During their brief meetings in Heyward’s ground-floor office in the converted milk barn that houses CBS News on West 57th Street, West and Howard (and, later, Howard’s deputy Mary Murphy) were told that they were being relieved of their duties, effective immediately, and were being asked to resign. (The details of these events, and all of what follows, come from interviews with several high-level sources within CBS News and confidants of the principal characters, who themselves declined to comment for this story; out of concern for their own careers, all requested anonymity.) It was now less than two hours before the corporate-news release that would result in a firestorm of negative publicity for the network. West, Howard, and Murphy were asked to turn in their corporate credit cards and network identification right away and clear out of their offices by that afternoon. (The three still haven’t resigned, as they work out the details of their departures.)
Howard left Heyward’s office stunned.

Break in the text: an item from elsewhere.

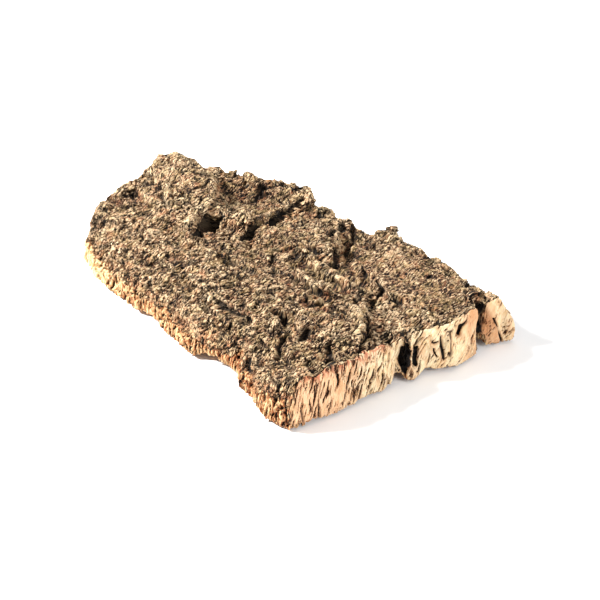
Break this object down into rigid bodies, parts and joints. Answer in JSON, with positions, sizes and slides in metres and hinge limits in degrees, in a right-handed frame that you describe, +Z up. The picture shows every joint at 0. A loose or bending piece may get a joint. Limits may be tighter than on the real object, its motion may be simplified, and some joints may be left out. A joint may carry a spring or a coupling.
{
  "type": "virgin cork bark slab",
  "caption": "Flat slab of virgin cork bark with a rough, furrowed outer side, a cut end full of pore channels and a shallow hollow underside, for display or planting.",
  "frame": {"origin": "middle of the slab's outline, on the surface that it lies on", "axes": "+X along the trunk towards the cut end, +Y across it towards the side with the small raised horn, +Z up, out of the rough outer bark"},
  "size_m": [0.2936, 0.1782, 0.0572],
  "materials": {
    "cork_bark": "rough, granular outer bark, grey-brown with pale grains, over pale cream cork streaked brown"
  },
  "bodies": {
    "root": {"cork_bark": "cork_bark"}
  },
  "joints": []
}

Of course, he had been expecting some consequences for his role in the story; but up until the moment he entered Heyward’s office that morning, he had been telling colleagues that he believed he would get to keep his job. The amiable, well-liked 50-year-old Howard reasoned that his quarter-century of exemplary service to the company—as a producer on the Evening News and 60 Minutes, and eventually the deputy to legendary 60 Minutes executive producer Don Hewitt—would enable him to preserve his job and some semblance of his professional reputation. He had, after all, been the only one to push for an immediate admission, less than two days after the story aired in September, that the documents at the heart of the National Guard piece might not be real. The news that he would now need to pack his office belongings into boxes and remove them (and himself) from the premises came as a brutal shock.
West went back to her Upper West Side apartment after her session with Heyward. But Howard chose instead to dodge the traffic on West 57th Street and return to the nondescript office building across the street that has housed 60 Minutes since the seventies. At 10:30 a.m., once the public announcement had been made, Howard addressed the 60 Minutes Wednesday staff outside his ninth-floor office. Heyward agreed to cross West 57th Street himself to join Howard; and so, after Howard’s brief, poignant farewell, greeted by tears and an ovation from the crowd of producers and assistants, Heyward stepped forward.
“I’m here to put a human face on today’s sad events,” the CBS News president said solemnly.
“Then why didn’t you get a human being to come over here and do it?” one producer was heard to mutter. Many in the room felt Heyward’s words rang particularly hollow, given that he had not demonstrated any particular humanity by sacrificing the careers of his trusted lieutenants and friends, while managing to preserve his own. When Heyward stopped speaking, he was met with stony silence.